Budgetary woes in Iowa could lead to 515 layoffs throughout the state's corrections system, jeopardizing the safety of its officers and inmates, according to the Des Moines Register .
“A reduced work force will create serious safety concerns for the public, staff and offenders within the maximum-security facility,” explained a budget statement from officials at the maximum-security Iowa State Penitentiary, the paper reports.
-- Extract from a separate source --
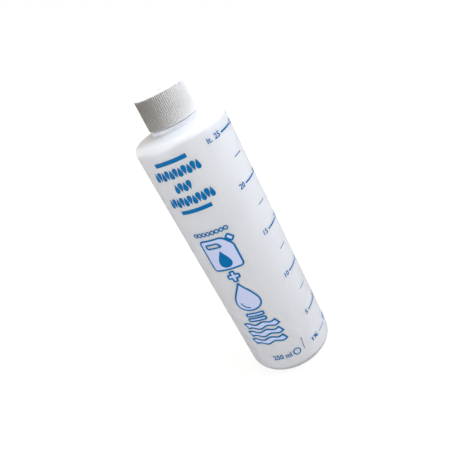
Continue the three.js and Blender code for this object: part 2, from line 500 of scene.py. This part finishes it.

Of considerable concern to officials is cell searches, which they say will fall below "acceptable levels" if layoffs occur as planned.
At the Anamosa State Penitentiary, loss of prison staff could result in housing changes that create overcrowded cell blocks.
Overcrowding, according to a 2005 study by the Federal Bureau of Prisons, can lead to an increase in serious inmate-on-inmate violence. "The results demonstrate through sound empirical research that there is a direct, statistically significant relationship between resources (bed space and staffing) and institution safety," Harry G. Lappin, director of the Federal Bureau of Prisons (BOP) , told Congress this summer.
The proposed layoffs would ripple through the state's corrections department, affecting both prison guards, probation officers, and other staff that administer community corrections programs. The Iowa Department of Corrections normally manages 4,200 employees that oversee 8,400 inmates and 30,000 prior offenders in the state.
Corrections Director John Baldwin told reporters that he will try different strategies to reduce layoffs. One possible solution is shifting spending for support services to another budget year.
But even that raises problems. State and federal court requirements mean prisons must guarantee a certain amount of care, like keeping overcrowding down and providing healthcare.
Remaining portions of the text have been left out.